South by Southwest (SXSW) is heading down under in 2023 in a boon for NSW that also marks the first time the futurist festival has been held outside the United States in its 35-year history.

The spin-off festival will host more than 1000 screenings, events and performances across Sydney, Destination NSW confirmed, with “the largest group of inspiring international thinkers, creators, innovators and performers ever seen in Sydney at one time”, SXSW Sydney managing director Colin Daniels says.

“We are thrilled to bring this legendary festival of gaming, music, screen, tech and innovation to Sydney in 2023,” SXSW Sydney event producer Geoff Jones continued.

But the world-renown festival is no stranger to the headlines either. Here are the most remarkable and scandalous moments in SXSW’s history.

The 1994 discovery of hit boyband Hanson

The trio of brothers were brought to SXSW by their hopeful father who had them perform impromptu auditions for the various music industry executives making their way around.

It worked.

A&R executive Christopher Sabec (who became Hanson’s manager) helped them sign with Mercury Records and the band went on to dominate charts in the late ’90s.

The 2000 discovery of mega-star John Mayer

The then-unknown singer-songwriter performed at the millennium’s SXSW Music festival, which caught the attention of record label executives from Aware Records.

It became Mayer’s first record label, but he would go on to sign with Columbia Records later in his career.

The 2005 creation of independent film movement “mumblecore”

It’s thought that the term “mumblecore” was coined by Eric Masunaga, a musician and the sound editor on Mutual Appreciation, in a bar at the SXSW festival.

It’s often characterised by natural — sometimes script-free — dialogue between characters in a low-budget film setting.

Some even say its influence spurred the “mockumentary”, like the original BBC version of TV show The Office.

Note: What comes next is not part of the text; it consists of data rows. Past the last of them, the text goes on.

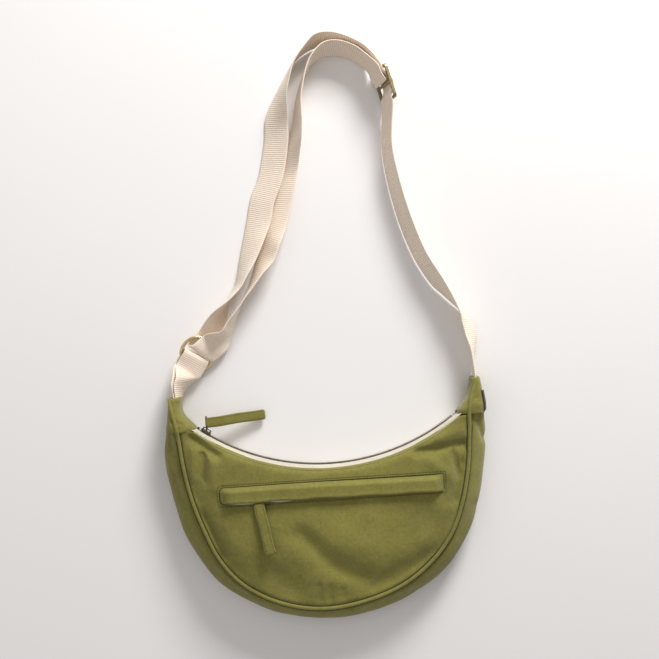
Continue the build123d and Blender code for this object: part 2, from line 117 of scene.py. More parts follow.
GUSSET_FOLDS = [
    (-161, -106, -155, -130, 3.2, 3.6), (-165, -118, -161, -142, 3.0, -1.6),
    (-158, -150, -148, -178, 4.0, 2.8),
    (159, -106, 167, -128, 3.2, 3.8), (-124, -246, -92, -274, 4.0, 2.2), (132, -226, 152, -196, 4.0, 1.8),
    (-60, -288, -10, -297, 4.0, 1.6), (30, -296, 84, -280, 4.0, 1.6),
]

# Strap stations: lower edge x, y, upper edge x, y and, where given, the height it starts at.
WEB_WIDTH = 30.0
SINGLE = [
    (160.5, -78, 160.5, -78, 1.8), (161, -60, 160.5, -60, 1.8), (163, -48, 159.5, -47.5),
    (166.5, -34, 157.5, -32), (168, -19, 153.7, -19), (164, -5, 150.5, -4), (155, 6, 149, 5),
    (143.5, 17, 146, 15), (134.5, 26, 140, 29), (123, 38, 133, 43.5), (108.5, 63.3, 119, 69),
    (97.1, 93.6, 108.5, 98), (89.2, 123.5, 100.5, 126.5), (83.4, 155.4, 94, 157),
    (80.9, 181.2, 90.6, 182), (82, 205, 91.8, 206),
]
INNER = [
    (62, 275.5, 68, 281.5), (53, 282, 57.5, 290), (42, 286, 41, 296.5), (28, 286.3, 25.5, 295),
    (14.5, 280.5, 12.7, 283), (4, 268, 6.5, 270.5), (-3, 254, 2.2, 255), (-8, 238, -1, 239),
    (-13, 216, -1.5, 216), (-20, 201, -3, 201), (-30, 187, -5.5, 186.5), (-38.5, 166.5, -10, 166),
    (-43.5, 147, -15.2, 144), (-47.5, 130, -20, 124.5), (-51, 114.3, -26.2, 105),
    (-53.5, 98.5, -33.2, 89), (-58.2, 81.3, -40, 72.5), (-64, 64, -52, 59.8), (-69.5, 48.5, -64.5, 44.5),
    (-75.5, 37, -73, 34.6), (-80.3, 27.2, -79.6, 26.2), (-84.9, 15.9, -87.3, 17.3),
    (-88.1, 6.5, -94, 10), (-92.2, -5, -101.5, 1),
]
OUTER = [
    (-98, 6, -110.5, 20), (-94, 21.5, -99, 27.5), (-92, 36, -89.8, 33.6), (-84, 49.7, -77.2, 45.2),
    (-80.8, 63, -68.8, 58.6), (-77, 81, -59.5, 73.5), (-72.3, 99.5, -50.2, 92.5),
    (-67.5, 119, -42, 112.3), (-62, 142, -36.5, 133), (-53.6, 160.5, -28, 152.5),
    (-48.6, 177.4, -22, 172.5), (-43.3, 202.8, -17, 200.6), (-41, 224, -16.5, 218), (-29, 248, -15.8, 243),
    (-18.5, 265, -11.4, 262), (-8.5, 280, -5.5, 278), (4, 290.5, 5, 292), (20, 296.5, 18, 304.5),
    (39, 295, 37, 305.1), (56, 288.5, 60, 295), (67, 279.5, 73, 284.5),
]
RING_AT = Vector((-128.0, -20.0, 11.4))
FRAME_AT = Vector((87.0, 248.5, 18.2))
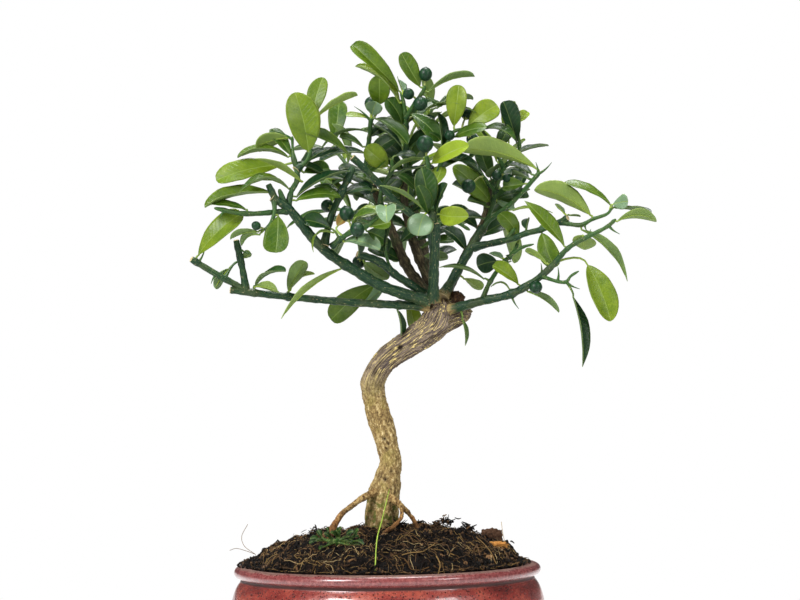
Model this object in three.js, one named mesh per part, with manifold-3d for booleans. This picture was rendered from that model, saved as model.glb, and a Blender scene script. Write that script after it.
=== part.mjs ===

Hype grows for new social media website Twitter

The groundswell began for the new website, which offered a scaled-back social media platform where brevity — 140 characters or less, or about 34 words — was enforced.

In 2017, Twitter would go on to double that length to 280 characters, though a year later only about 1% of tweets hit that limit, according to the company.

The 2008 trainwreck interview with Facebook CEO Mark Zuckerberg

Technology journalist Sarah Lacy sat down for a coveted interview with the young CEO and it got ugly fast, with Lacy continually interrupted Zuckerberg.

When he asked her “Did you run out of questions?” the audience, who by this stage was murmuring angrily, started to cheer.

“Try doing what I do for a living,” she retorted. “It’s not that easy.”

After, Sean Bonner, the creator of Metroblogging, tweeted: “It sounds like the Zuckerberg keynote was one of the worst things in Internet history”.

The pandemic sees the world’s most well-known companies drop out

The SXSW team were determined to go ahead with the March 2020 festival as normal, saying there had been a handful of cancellations from China but a safe event was being planned.

But in the run up, Twitter, Facebook, Vevo, Intel, Mashable, Universal Music Group, Amazon, Entertainment Weekly, TikTok, Netflix, Apple and more dropped out.

Once a petition to can the festival gained 50,000 signatures, “devastated” SXSW organisers called it off.

After two years online, the festival is back in 2023, taking place on March 10-19 in Austin, Texas, and from October 15-22 in Sydney.

An earlier version of this story stated Michelle Shocked’s keynote speech was written by her then-husband Bart Bull, and mentioned an incident involving the band Two Nice Girls. This information was incorrect. SmartCompany regrets this error.

This article was update on July 2, 2022, and again on July 6, 2022.